Avevo bisogno per questo romanzo di tenere stretti i sentieri della narrazione, se nel precedente libro tanti erano i luoghi, le vie, le direzioni, le tracce, le storie, i simboli che ingrossavano la il segno drammatico sulla pagina ne “L’amore inutile” sentivo che necessario era l’invisibile, il fuori campo, l’assenza, tutte le cose non definite, mettere a lato della scena questo protagonista che sembrava sul punto di farsi, già di essere e di capire se stesso, per poi coglierlo in quell’attimo crudele e inaspettato della rovina, del crollo, proprio mentre pensava di poter accogliere LEI e i suoi drammi non stava facendo altro che volare in alto, prima di precipitare da una scogliera. E più della caduta, più del mondo intorno, delle onde capaci di farlo muovere e agire nel caos della vita e della sua irrisolutezza trovavo interessante guardare sotto, nel suo abisso, provare a scandagliare quel moto gelido e mai visibile che le persone – spesso giovani – lasciano da parte sperando di poterne evitare la risacca, di vincerlo prima di invecchiare (bene). Come vive dunque un giovane trentenne non realizzato, con vaghe idee sulla fotografia e l’arte, in una spenta provincia del sud, cresciuto in una famiglia modesta? In che modo guarda al mondo e agli altri? Quanto pesa e a quanto aspira lo sguardo di un tale uomo che non sa più dove guardare, che usa la fotografia apparentemente per ricordarsi di sé, quasi platonicamente, e che magari seziona e cristallizza facce ed eventi solo per imparare a dimenticare? A chi, oggi, in un mondo illusoriamente accessibile e veloce, aperto a tutto, tranne che al dialogo attento, all’ascolto, a chi un tale giovane abbandonato alla noia della piccola città natia può rivolgere il suo grido d’aiuto? L’arte e il suo limite, la provincia e i suoi limiti, la giovinezza e la limitata voce della speranza: credo LUI sia una sintesi obliqua di tutte queste domande non risolte, almeno in partenza.

 
“Quando una donna smette di parlare è solo per nascondere un dolore…” inizia con queste parole L’amore inutile. Gianfranco, vogliamo provare a entrare nel mondo di Lei e del suo dolore?

LEI è di gran lunga il faro poco luminoso che prova a dettare le traiettorie da seguire all’interno del libro.
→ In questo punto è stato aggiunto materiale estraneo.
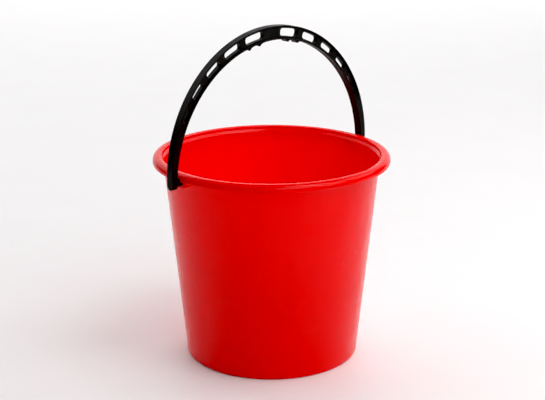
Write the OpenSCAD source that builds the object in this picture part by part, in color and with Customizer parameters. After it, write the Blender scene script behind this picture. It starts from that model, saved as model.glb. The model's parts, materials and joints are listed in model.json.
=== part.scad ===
// Ten-litre household bucket: one moulded tub and one moulded carry handle.
// Origin: centre of the foot ring, on the floor. +Z is up, and the handle pivots about X.

/* [Tub] */
// Height from the floor to the crest of the rim
tub_h = 246; // [220:1:300]
// Outside diameter of the rolled rim
rim_d = 280; // [276:0.5:290]
// Outside diameter of the wall, carried on up to the height of the crest
wall_top_d = 256.8; // [246:0.2:257.4]
// Outside diameter of the wall, carried on down to the floor
wall_base_d = 206; // [180:1:230]
// Thickness of the wall
wall_t = 1.6; // [1.2:0.1:2]
// Thickness of the bottom
base_t = 2; // [1.6:0.1:3]
// Radius of the corner between wall and foot
corner_r = 3.7; // [2.5:0.1:5]

/* [Rim] */
// Inside diameter of the lip
lip_d = 257.8; // [257:0.2:260]
// Radius of the rolled outer edge
bead_r = 6.3; // [5:0.1:7]
// Height of the rolled edge, from its crest to the bottom of the skirt
skirt_h = 9; // [8:0.1:11]
// Thickness of the rolled edge
rim_t = 1.7; // [1.4:0.1:2]
// Depth of the foot of the stacking shoulder, below the crest
shoulder_depth = 7; // [7:0.1:9]
// Height of the stacking shoulder
shoulder_h = 3.5; // [2:0.1:3.5]

/* [Foot] */
// Inside diameter of the foot ring's flat
foot_in_d = 184; // [150:1:186]
// Lift of the bottom panel above the floor
foot_h = 3; // [2:0.1:5]
// Diameter of the moulding gate's stub
gate_d = 8; // [5:0.5:12]

/* [Pivot] */
// Depth of the pivot axis below the crest of the rim
pivot_drop = 9.8; // [9:0.1:14]
// Diameter of the handle's stud
stud_d = 9; // [7:0.1:10]
// Difference in diameter between socket and stud
stud_play = 0.15; // [0.06:0.01:0.18]
// Outside diameter of the socket's boss
boss_d = 16; // [13:0.5:18]
// Distance from the tub's axis to the open end of the socket
socket_mouth = 136.6; // [135:0.1:138]
// Distance from the tub's axis to the closed end of the socket
socket_end = 129.4; // [129:0.1:131]

/* [Handle] */
// Distance between the inner faces of the two legs
span_in = 288; // [286:0.2:292]
// Distance between the outer faces of the two legs
span_out = 302.6; // [299:0.2:306]
// Height of the underside of the crown above the pivot axis
crown_in = 144; // [143:0.1:150]
// Height of the top of the crown above the pivot axis
crown_out = 160; // [158:0.1:166]
// Thickness of the handle across its own plane
handle_w = 10.4; // [9:0.1:12]
// Distance from the pivot axis to the tip of a leg
leg_tail = 7.4; // [6.5:0.1:9]

/* [Slots] */
// Number of slots on each side of the crown
slots = 5; // [1:1:5]
// Length of the first slot
slot_l = 27; // [24:0.5:28]
// Length of each slot as a part of the one before
slot_l_ratio = 0.9; // [0.88:0.01:0.95]
// Width of the bands above and below the first slot
slot_wall = 3.3; // [2.6:0.05:3.4]
// How much wider those bands get from one slot to the next
slot_wall_step = 0.1; // [0:0.05:0.2]
// Length of the solid pad between the two first slots
pad_l = 26; // [24:0.5:30]
// Distance between the middles of the first slot and the next one
pitch_l = 34.6; // [33:0.1:36]
// Each such distance as a part of the one before
pitch_ratio = 0.95; // [0.93:0.01:0.96]
// How far the whole row of slots stands towards one leg
slot_shift = 1.75; // [0:0.05:2.5]

/* [Section] */
// Thickness of the flange along each edge of the handle
flange_t = 1; // [0.8:0.1:1.5]
// Thickness of the web between the flanges
web_t = 6; // [4:0.5:7]

/* [Finger grip] */
// Height of the ridges under the crown
ridge_h = 3; // [1:0.1:3]
// Half-width of a ridge at half its height
ridge_w = 2; // [1.5:0.1:3]
// Distances of the ridges from the middle of the crown
ridge_xs = [21.5, 36.6];

/* [Hidden] */
$fn = 128;

red = [0.84, 0.02, 0.02];
black = [0.08, 0.08, 0.08];
overrun = 20;

// Tub
rim_r = rim_d / 2;
lip_r = lip_d / 2;
pivot_z = tub_h - pivot_drop;
draft = atan((wall_top_d - wall_base_d) / 2 / tub_h);
wall_across = wall_t / cos(draft);
shoulder_z = tub_h - shoulder_depth;
shoulder_top = shoulder_z + shoulder_h;
bead_x = rim_r - bead_r;
land_r = 14;
lip_round = 0.8;
lip_corner_x = lip_r + lip_round;
land_angle = acos((bead_x - lip_corner_x) / (land_r - lip_round));
lip_corner_z = tub_h - land_r + (land_r - lip_round) * sin(land_angle);
riser_r = lip_r + rim_t;
foot_in_r = foot_in_d / 2;
foot_slope = 2;
inner_corner_r = 5;
gate_h = 0.6;
socket_d = stud_d + stud_play;

// Handle
out_spring = 3.1;
in_spring = -4.1;
tip_gap = 0.5;
stud_tip = socket_end + tip_gap;
stud_chamfer = 1;
slot_r = 3.4;
arch_step = 1;
pocket_steps = 60;
pocket_past = 5;

function wall_r(z) = wall_base_d / 2 + z * tan(draft);

// Angle of the shoulder's inner face from upright
shoulder_lean = atan((lip_r - wall_r(shoulder_z) + wall_across) / shoulder_h);

// Points of an arc about (x, z), from angle a0 to angle a1
function arc(x, z, r, a0, a1, n = 5) =
    [for (i = [0:n]) let (a = a0 + (a1 - a0) * i / n) [x + r * cos(a), z + r * sin(a)]];

// Distance from the axis to the centre of a corner of radius r, between the wall line and a
// floor at height z, where side is 0 on the outer face of the wall and 1 on its inner face
function corner_x(r, z, side) =
    wall_r(z) - side * wall_across - r * (1 - sin(draft)) / cos(draft);

// Half section of everything inside the outer surface, with the hollow under the rim left out
module outer_section() {
    bottom_edge = tub_h - skirt_h;
    shoulder_low = shoulder_z - wall_t * tan((shoulder_lean - draft) / 2);
    shoulder_high = shoulder_top - rim_t * tan(shoulder_lean / 2);
    polygon(concat(
        [[0, foot_h], [foot_in_r - foot_slope, foot_h], [foot_in_r, 0]],
        arc(corner_x(corner_r, 0, 0), corner_r, corner_r, -90, -draft),
        [[wall_r(shoulder_low), shoulder_low], [riser_r, shoulder_high]],
        [[riser_r, tub_h - 2 * rim_t]],
        arc(bead_x, tub_h - bead_r, bead_r - rim_t, 90, 0),
        arc(rim_r - rim_t / 2, bottom_edge, rim_t / 2, 180, 360),
        arc(bead_x, tub_h - bead_r, bead_r, 0, 90),
        arc(bead_x, tub_h - land_r, land_r, 90, 180 - land_angle, 4),
        [[0, lip_corner_z]]
    ));
}

// Half section of the space that the tub holds
module cavity_section() {
    floor_z = base_t;
    panel_z = foot_h + base_t;
    panel_r = foot_in_r - foot_slope - base_t / 2;
    inner_x = corner_x(inner_corner_r, floor_z, 1);
    polygon(concat(
        [[0, panel_z], [panel_r, panel_z], [panel_r + foot_slope, floor_z]],
        arc(inner_x, floor_z + inner_corner_r, inner_corner_r, -90, -draft),
        [[wall_r(shoulder_z) - wall_across, shoulder_z], [lip_r, shoulder_top]],
        arc(lip_corner_x, lip_corner_z, lip_round, 180, 180 - land_angle, 2),
        [[lip_corner_x, tub_h + overrun], [0, tub_h + overrun]]
    ));
}

// Cylinder along X, from radius r0 to radius r1 of the tub, on the pivot axis
module pivot_rod(r0, r1, d) {
    translate([r0, 0, pivot_z])
        rotate([0, 90, 0])
            cylinder(d = d, h = r1 - r0);
}

module on_both_sides() {
    children();
    mirror([1, 0, 0])
        children();
}

module gate_stub() {
    translate([0, 0, foot_h - gate_h])
        cylinder(d = gate_d, h = gate_h + base_t / 2);
}

module bucket_tub() {
    color(red)
        difference() {
            union() {
                rotate_extrude()
                    outer_section();
                on_both_sides()
                    pivot_rod(wall_r(pivot_z) - boss_d / 2, socket_mouth, boss_d);
            }
            rotate_extrude()
                cavity_section();
            on_both_sides()
                pivot_rod(socket_end, rim_r + overrun, socket_d);
        }
    color(red)
        gate_stub();
}

// Distance from the pivot axis, at angle a from the crown, to an ellipse that is centred at
// height c and reaches half to each side and top above the pivot axis
function reach(a, half, top, c) =
    let (
        b2 = pow(top - c, 2),
        k = pow(sin(a) / half, 2) + pow(cos(a), 2) / b2,
        m = c * cos(a) / b2
    ) (m + sqrt(m * m - k * (c * c / b2 - 1))) / k;
function outer_reach(a) = reach(a, span_out / 2, crown_out, out_spring);
function inner_reach(a) = reach(a, span_in / 2, crown_in, in_spring);
function middle_reach(a) = (outer_reach(a) + inner_reach(a)) / 2;
function at_angle(a, r) = [r * sin(a), r * cos(a)];

// How far the finger ridges hang below the plain inner edge, at distance x from the crown
function bump(x, i = 0) =
    i == len(ridge_xs) ? 0
    : ridge_h / (1 + pow((abs(x) - ridge_xs[i]) / ridge_w, 2)) + bump(x, i + 1);
function gripped(p) = [p[0], p[1] - bump(p[0])];

module arch() {
    tail = handle_w / 2 - leg_tail;
    grip_step = arch_step / 2;
    polygon(concat(
        [[-span_out / 2, tail]],
        [for (a = [-90:arch_step:90]) at_angle(a, outer_reach(a))],
        [[span_out / 2, tail], [span_in / 2, tail]],
        [for (a = [90:-grip_step:-90]) gripped(at_angle(a, inner_reach(a)))],
        [[-span_in / 2, tail]]
    ));
}

// Length of slot k, the angle of its middle from the crown, and its height there
function slot_length(k) = slot_l * pow(slot_l_ratio, k);
function slot_angle(k) =
    k == 0 ? degrees_along((pad_l + slot_l) / 2, 0)
    : let (a = slot_angle(k - 1), l = pitch_l * pow(pitch_ratio, k - 1))
        a + degrees_along(l, a);
function slot_height(k) =
    let (a = slot_angle(k))
        outer_reach(a) - inner_reach(a) - 2 * (slot_wall + k * slot_wall_step);
function degrees_along(length, a) = length / middle_reach(a) * 180 / PI;

// Point of the arch at a distance s along it from angle a, and n outward from its middle line
function arch_point(a, s, n) =
    let (b = a + degrees_along(s, a)) at_angle(b, middle_reach(b) + n);

// Slot k of the leg on the given side, drawn on the side of +X
module slot(k, side) {
    a = slot_angle(k) - side * degrees_along(slot_shift, 0);
    r = min(slot_r, slot_height(k) / 2);
    x = slot_length(k) / 2 - r;
    z = slot_height(k) / 2 - r;
    outline = concat(
        arc(x, z, r, 0, 90), arc(-x, z, r, 90, 180),
        arc(-x, -z, r, 180, 270), arc(x, -z, r, 270, 360)
    );
    polygon([for (p = outline) arch_point(a, p[0], p[1])]);
}

// Recess between the two flanges, from past the last slot of one side to the other
module pocket() {
    last = slot_angle(slots - 1);
    end = last + degrees_along(slot_length(slots - 1) / 2 + pocket_past, last);
    polygon(concat(
        [for (i = [-pocket_steps:pocket_steps])
            let (a = end * i / pocket_steps) at_angle(a, outer_reach(a) - flange_t)],
        [for (i = [-pocket_steps:pocket_steps])
            let (a = -end * i / pocket_steps) at_angle(a, inner_reach(a) + flange_t)]
    ));
}

module leg_end() {
    translate([span_in / 2, 0, handle_w / 2 - leg_tail])
        rotate([0, 90, 0])
            cylinder(d = handle_w, h = (span_out - span_in) / 2);
}

module stud() {
    root = span_in / 2 + 1;
    translate([stud_tip + stud_chamfer, 0, 0])
        rotate([0, 90, 0])
            cylinder(d = stud_d, h = root - stud_tip - stud_chamfer);
    translate([stud_tip, 0, 0])
        rotate([0, 90, 0])
            cylinder(d1 = stud_d - 2 * stud_chamfer, d2 = stud_d, h = stud_chamfer);
}

module carry_handle() {
    color(black)
        translate([0, 0, pivot_z]) {
            rotate([90, 0, 0])
                difference() {
                    linear_extrude(height = handle_w, center = true)
                        difference() {
                            arch();
                            for (k = [0:slots - 1]) {
                                slot(k, 1);
                                mirror([1, 0])
                                    slot(k, -1);
                            }
                        }
                    for (side = [-1, 1])
                        translate([0, 0, side * (web_t + handle_w) / 2])
                            linear_extrude(height = handle_w, center = true)
                                pocket();
                }
            on_both_sides() {
                leg_end();
                stud();
            }
        }
}

bucket_tub();
carry_handle();
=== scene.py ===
"""Looks of the wash bucket: a glossy red tub and a satin black carry handle, in a white studio.

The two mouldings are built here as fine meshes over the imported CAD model, in its own frame:
metres, +Z up, the foot on the floor, and the handle's pivot along X.
"""

import json
import math
from collections import namedtuple

import bmesh
import bpy
from mathutils import Matrix, Vector


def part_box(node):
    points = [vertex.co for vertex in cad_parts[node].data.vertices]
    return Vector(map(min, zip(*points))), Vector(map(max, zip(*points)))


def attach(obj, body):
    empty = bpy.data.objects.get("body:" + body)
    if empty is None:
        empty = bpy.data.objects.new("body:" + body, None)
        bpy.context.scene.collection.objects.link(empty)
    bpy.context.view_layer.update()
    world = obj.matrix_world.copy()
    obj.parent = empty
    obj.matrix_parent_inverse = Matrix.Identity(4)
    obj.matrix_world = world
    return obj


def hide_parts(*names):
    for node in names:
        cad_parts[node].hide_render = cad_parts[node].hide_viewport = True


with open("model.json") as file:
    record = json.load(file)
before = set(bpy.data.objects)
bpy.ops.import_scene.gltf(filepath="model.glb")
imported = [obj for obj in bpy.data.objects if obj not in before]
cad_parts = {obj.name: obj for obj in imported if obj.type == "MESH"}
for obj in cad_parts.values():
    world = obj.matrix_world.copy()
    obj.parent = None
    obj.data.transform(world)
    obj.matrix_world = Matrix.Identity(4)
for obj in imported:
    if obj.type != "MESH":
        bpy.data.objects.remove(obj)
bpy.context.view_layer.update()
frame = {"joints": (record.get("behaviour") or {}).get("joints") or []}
MM = 0.001

# Driving places, from the frame
tub_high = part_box("bucket_tub")[1]
handle_low, handle_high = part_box("carry_handle")
PIVOT = Vector(frame["joints"][0]["pos_m"])
RIM_R = tub_high.y
RIM_TOP = tub_high.z
SPAN_OUT = handle_high.x
CROWN_OUT = handle_high.z - PIVOT.z
HANDLE_HALF = handle_high.y
LEG_TAIL = PIVOT.z - handle_low.z

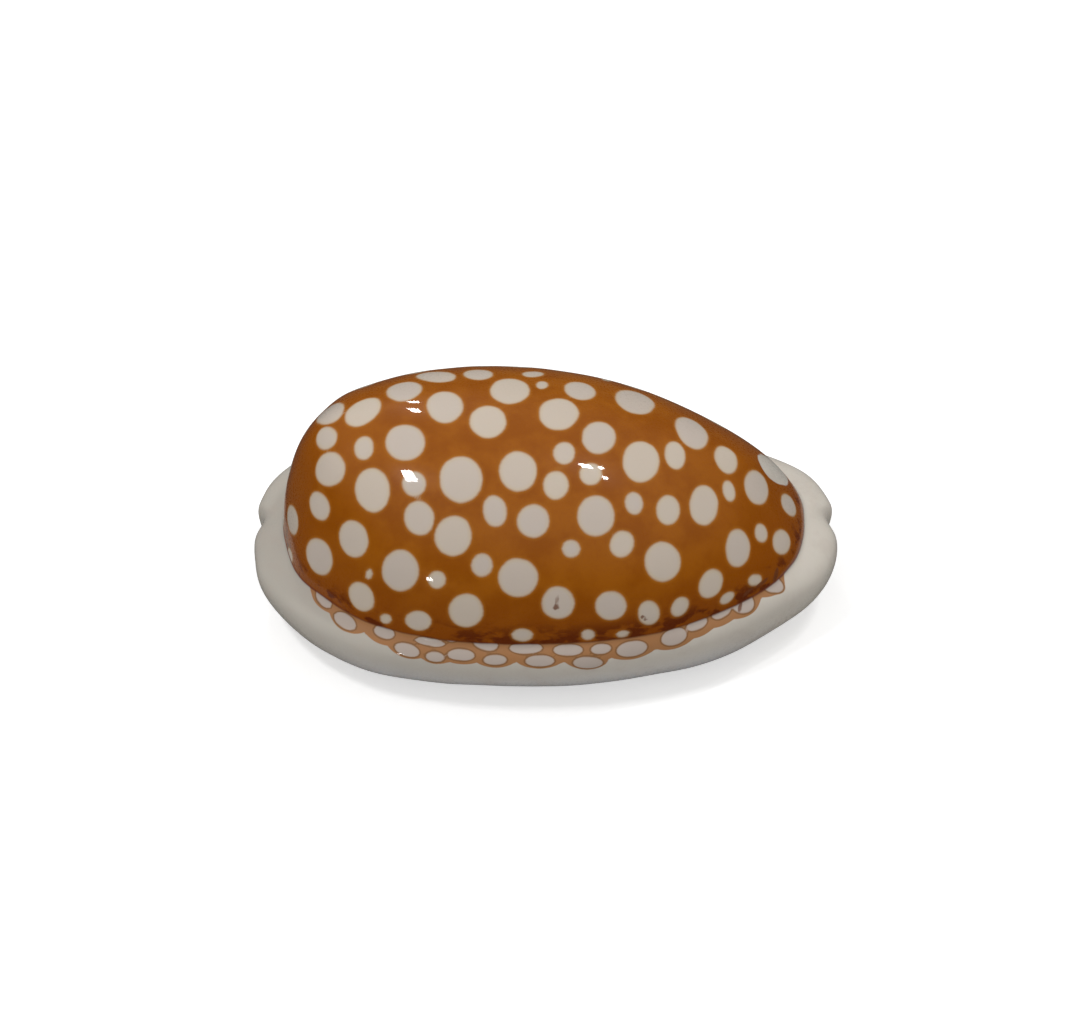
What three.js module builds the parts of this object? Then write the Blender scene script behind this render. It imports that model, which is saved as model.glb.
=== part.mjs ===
// A sieve cowrie shell, lying on its base with the mouth down. It grew as one piece: a pear-shaped
// dome that stands on a thick collar of callus, with a long toothed mouth underneath that opens
// into the hollow of the last whorl and runs out through a short canal at each end.
//
// Millimetres. +X points to the front end, where the dome tapers, +Z up to the crest of the dome,
// and -Y to the side of the outer lip. The origin is on the surface that the shell rests on,
// under the middle of its outline.
//
// The solid is a loft of closed rings that all go round from the front canal over the side of the
// inner lip to the back canal, and home over the side of the outer lip. The first ring lies folded
// together along the roof of the hollow. From there the rings come down the wall of the hollow,
// turn round the lips, spread over the base to the edge of the collar, and climb the dome to its
// crest, where the last ring folds together again. A line that crosses all the rings is called a
// spoke here.

import * as THREE from 'three';
import { LoftGeometry } from 'three/addons/geometries/LoftGeometry.js';
import { mergeVertices } from 'three/addons/utils/BufferGeometryUtils.js';

const OUTER_LIP = -1;
const INNER_LIP = 1;

// The collar's edge in plan, as [x, y]. Both outlines start at the front canal, reach the back
// canal halfway, and have their points at matching places.
const COLLAR = [
  [12.95, 1.45], [12.75, 2.7], [11.9, 4.25], [10.2, 5.4], [7.9, 6.35], [5.0, 7.1], [1.7, 7.6],
  [-1.8, 7.74], [-5.2, 7.45], [-8.4, 6.65], [-10.8, 5.4], [-12.2, 4.0], [-12.8, 2.65],
  [-12.95, 1.4], [-12.95, -0.6], [-12.55, -2.6], [-10.95, -4.8], [-8.4, -6.6], [-5.2, -7.45],
  [-1.8, -7.74], [1.6, -7.6], [4.8, -6.9], [7.7, -5.9], [10.25, -4.15], [12.15, -2.5], [12.95, -0.6],
];

// The crease in plan, where the dome stands on the collar.
const CREASE = [
  [11.5, 0.5], [11.35, 1.9], [10.65, 3.1], [9.3, 4.25], [7.3, 5.35], [4.6, 6.45], [1.6, 7.1],
  [-1.8, 7.3], [-5.0, 7.0], [-7.8, 6.1], [-9.7, 4.85], [-10.8, 3.4], [-11.45, 1.75],
  [-11.65, 0.4], [-11.5, -0.95], [-10.95, -2.85], [-9.9, -4.15], [-7.9, -5.8], [-5.0, -6.85],
  [-1.8, -7.2], [1.5, -7.1], [4.6, -6.6], [7.3, -5.45], [9.6, -3.9], [10.85, -2.35], [11.35, -0.95],
];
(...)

La sua struttura è stata assemblata nel tempo, in diversi anni, ho dovuto lavorare tantissimo per arrivare a una definizione soddisfacente perché più ne scrivevo, più ne vivevo (di pezzi di lei, fra le donne che incontravo o di cui sentivo parlare), più mi accorgevo che oltre il personaggio, o forse è meglio dire prima ancora del personaggio di LEI vi era un residuo ingombrante, eccessivo, un grumo concettuale da risolvere che non aveva a che fare con lei femmina, né con lei donna ma che arrivava direttamente da quella dimensione del “femminile” che era ciò che più mi interessava raccontare. È così vasto e inafferrabile, per eccesso di colori e grandezze, l’universo femminile, che lo si può unicamente avvicinare da lontano, scrutare, provare ad averne contezza attraverso uno sguardo attento e scrupoloso che spesso non arriva né a definire quella dimensione articolata né permette a noi uomini di coglierne radicalmente la potenza. Così mi sono chiesto in che modo poteva risultare credile una LEI in questa contemporaneità, immobile, ritratta, congestionata in un corollario infinito di scatti, di materiale video, di rappresentazioni che mai sono e mai possono divenir copia reale e credibile della donna ma ne offrono soltanto una rappresentazione depotenziata. Tenendo ben presente sullo sfondo l’alterità virtuale, la dispersione del linguaggio in surrogati didascalici da incollare agli oggetti a cui sempre più si affida la narrazione dei corpi (foto ma non solo), ho trovato fosse necessario andare a ritroso e lasciare LEI in una sorta di monade percettiva, una dimensione atemporale, metafisica, oppositiva al giudizio, in cui di LEI non rimanesse altro che un vapore, una massa iniziale e inerziale, una vertigine di elementi senza padrone, senza direzione, priva di ogni consapevolezza per capire in che modo, dopo essersi ridotta al niente del silenzio, poteva ritornare alla vita, a vedersi, questa massa ricomporsi per squarciare le pareti di una monade divenuta ormai corpo per tentare di tornare ad abitarsi, e ad abitare il mondo senza dover più preoccuparsi di piacere, dei piaceri, di vivere per gli altri (giudizi) ma unicamente per la sua propria natura, quale che fosse. LE I è tutto ciò che possiamo vedere (da uomini) quando non sappiamo guardare.

Buona Lettura de L’amore inutile di Gianfranco Di Fiore.